* Objective
How does the data below read from its first line through the line containing "node material, with"? Print those lines exactly.
⁂
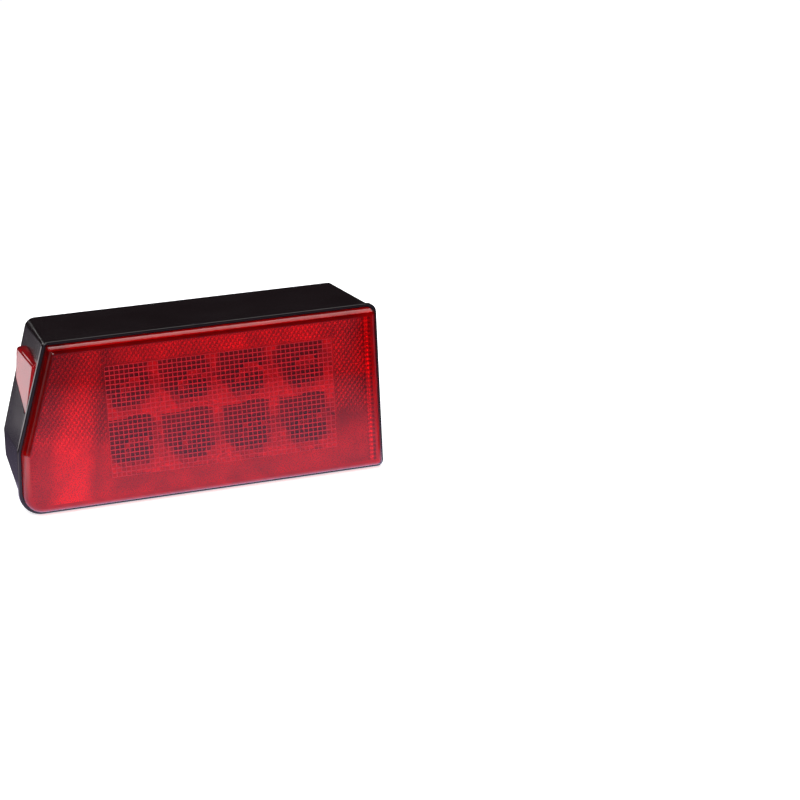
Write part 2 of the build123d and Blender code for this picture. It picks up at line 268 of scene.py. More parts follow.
class Shader:
    """One node material, with short calls for the nodes that it is made from. Places are in metres."""

    def __init__(self, name):
        self.material = bpy.data.materials.new(name)
        self.material.use_nodes = True
        self.tree = self.material.node_tree
        self.tree.nodes.clear()
        self.place = self.add("TexCoord").outputs["Object"]

    def add(self, kind, settings=None, **inputs):
        """A node with its settings, and its inputs given by name or as in0, in1."""
        node = self.tree.nodes.new("ShaderNode" + kind)
        for key, value in (settings or {}).items():
            setattr(node, key, value)
        for key, value in inputs.items():
            numbered = key.startswith("in") and key[2:].isdigit()
            socket = node.inputs[int(key[2:])] if numbered else node.inputs[key.replace("_", " ")]
            self.put(socket, value)
        return node

    def put(self, socket, value):
        """Link a socket, or set its value."""
        if isinstance(value, bpy.types.NodeSocket):
            self.tree.links.new(value, socket)
        elif isinstance(value, (tuple, list)) and socket.type == "RGBA" and len(value) == 3:
            socket.default_value = (*value, 1.0)
        else:
            socket.default_value = value

    def axes(self, vector):
        """The x, y and z of a vector."""
        return self.add("SeparateXYZ", Vector=vector).outputs[:]

    def facing(self):
        """The direction of the mesh's own face."""
        return self.add("NewGeometry").outputs["True Normal"]

    def noise(self, scale, detail=3.0, rough=0.55, at=None):
        """Soft noise, from 0 to 1, with this many features in a metre."""
        node = self.add("TexNoise", Vector=at or self.place, Scale=scale, Detail=detail, Roughness=rough)
        return node.outputs["Fac"]

    def ramp(self, value, *stops):
        """Colours along a value, each stop a place and a colour."""
        node = self.add("ValToRGB", in0=value)
        elements = node.color_ramp.elements
        while len(elements) < len(stops):
            elements.new(0.5)
        for element, (place, colour) in zip(elements, stops):
            element.position = place
            element.color = (*colour, 1.0)
        return node.outputs["Color"]

    def levels(self, value, *stops):
        """Greys along a value, each stop a place and a level."""
        return self.ramp(value, *[(place, grey(level)) for place, level in stops])

    def math(self, operation, first, second=0.0, third=0.0):
        """One Math node."""
        return self.add("Math", {"operation": operation}, in0=first, in1=second, in2=third).outputs[0]

    def times(self, first, *others):
        """The product of several values."""
        for other in others:
            first = self.math("MULTIPLY", first, other)
        return first

    def spread(self, value, low, high, start=0.0, end=1.0):
        """A value moved from start..end to low..high."""
        return self.add("MapRange", in0=value, in1=start, in2=end, in3=low, in4=high).outputs[0]

    def distance(self, first, second):
        """The length of two steps taken at right angles."""
        squares = [self.math("MULTIPLY", step, step) for step in (first, second)]
        return self.math("SQRT", self.math("ADD", *squares))

    def tone(self, value):
        """A grey from a value."""
        return self.add("CombineColor", in0=value, in1=value, in2=value).outputs[0]

    def blend(self, factor, first, second, kind="MIX"):
        """Two colours mixed by a factor."""
        return self.add("MixRGB", {"blend_type": kind}, in0=factor, in1=first, in2=second).outputs[0]

    def bump(self, height, depth, strength=1.0, under=None):
        """A normal from a height, with its depth in metres."""
        node = self.add("Bump", Height=height, Distance=depth, Strength=strength)
        if under is not None:
            self.put(node.inputs["Normal"], under)
        return node.outputs["Normal"]

    def surface(self, colour, roughness, normal=None, **others):
        """A Principled shader with these inputs."""
        node = self.add("BsdfPrincipled", Base_Color=colour, Roughness=roughness, **others)
        if normal is not None:
            self.put(node.inputs["Normal"], normal)
        return node.outputs[0]

    def see_through(self, shader, tint):
        """The same shader, but light from the lamps passes it with a tint."""
        path = self.add("LightPath").outputs["Is Shadow Ray"]
        clear = self.add("BsdfTransparent", Color=tint).outputs[0]
        return self.add("MixShader", in0=path, in1=shader, in2=clear).outputs[0]

    def done(self, shader):
        """Connect the shader and give back the material."""
        self.tree.links.new(shader, self.add("OutputMaterial").inputs["Surface"])
        return self.material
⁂
* The answer
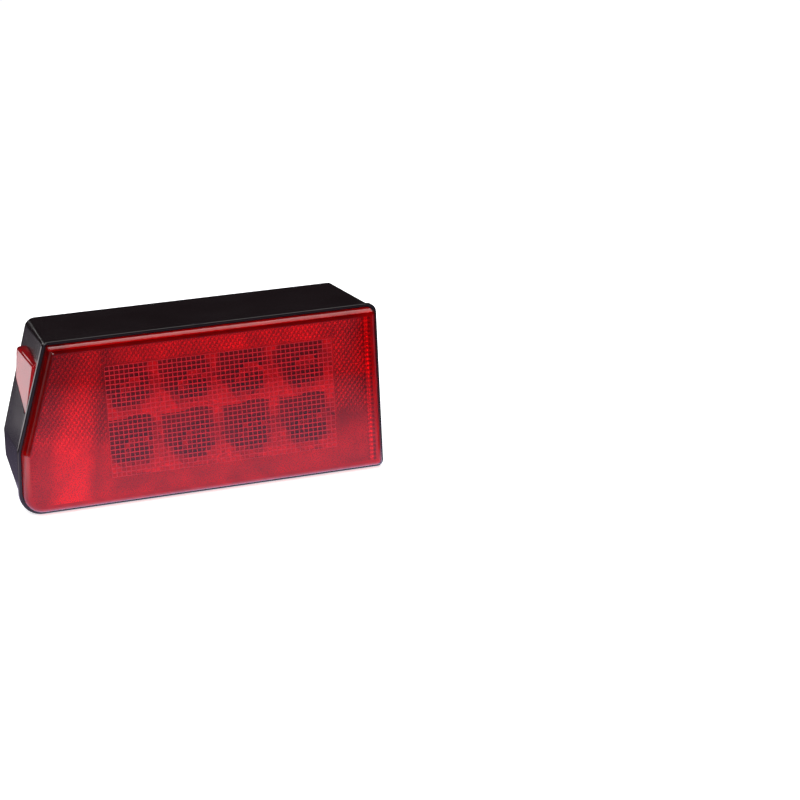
Write part 2 of the build123d and Blender code for this picture. It picks up at line 268 of scene.py. More parts follow.
class Shader:
    """One node material, with short calls for the nodes that it is made from. Places are in metres."""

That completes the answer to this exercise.